The benefits are something that, indeed, society would find useful. Essentially, Miller tries to attach "true" costs of consumerist impulses to products rather than allowing long-term costs to go hidden. In other words, a cheap house that wastes more energy than a more-expensive one would, in Miller's ideal world actually end up costing more--in the short term as well as in the long. In this way, we would be less prone to build heavily polluting cars, to take up cigarette smoking, to eat fast food--because the short-term expenditures would be pegged to their long-term benefits and costs.

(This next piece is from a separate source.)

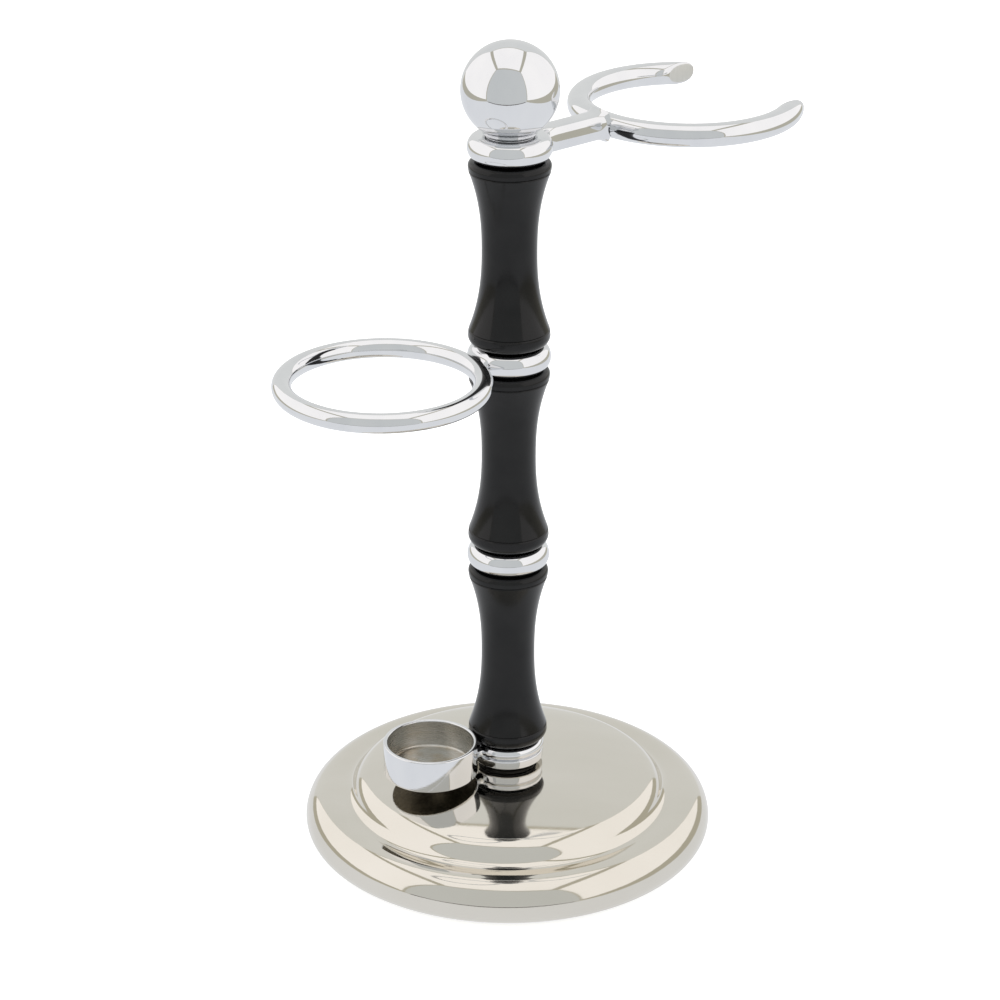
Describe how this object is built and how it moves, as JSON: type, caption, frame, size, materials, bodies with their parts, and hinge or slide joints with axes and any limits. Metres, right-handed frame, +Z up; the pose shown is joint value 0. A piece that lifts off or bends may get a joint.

Miller's solution to this is a consumption tax. His most-favored tax seems to be one that varies the tax based on the particular product. Hence, a locally grown organic apple might cost thirty cents, while a agricultural-conglomerate-produced kiwi imported from New Zealand (after taking into account all the energy expended to ship it and the insect repellent and man-made fertilizer used to raise it) might cost three dollars. Sounds great. But who's going to assess what is to be taxed more and what is to be taxed less? And how are we going to collect such a tax? Talk about a governmental nightmare. Is Miller serious? You'd have political parties arguing as much as they do over climate change now arguing over the tax to be levied on every single product on the market, and you'd have corporations lobbying to get lower taxes, claiming a lower environmental threshold than might actually be. And sure, computers these days are amazing, and can scan items with barcodes such that every item could have its own unique tax--that works for big corporations. But what of the small farmer or the small store owner who doesn't run the inventory of a computer or whose computer system dates back ten years? In the end, Miller's ideal society comes off reading like that in Bellamy's national socialist utopia in Looking Backward--simply ridiculous.
But that doesn't mean I don't give Miller credit for proposing big and bold ideas. That he certainly has. And in such ideas, there can sometimes be something useful at the core or on the edges. And hey, I'm up for thinking about personality assessment any time, even if I remain skeptical about its actual value.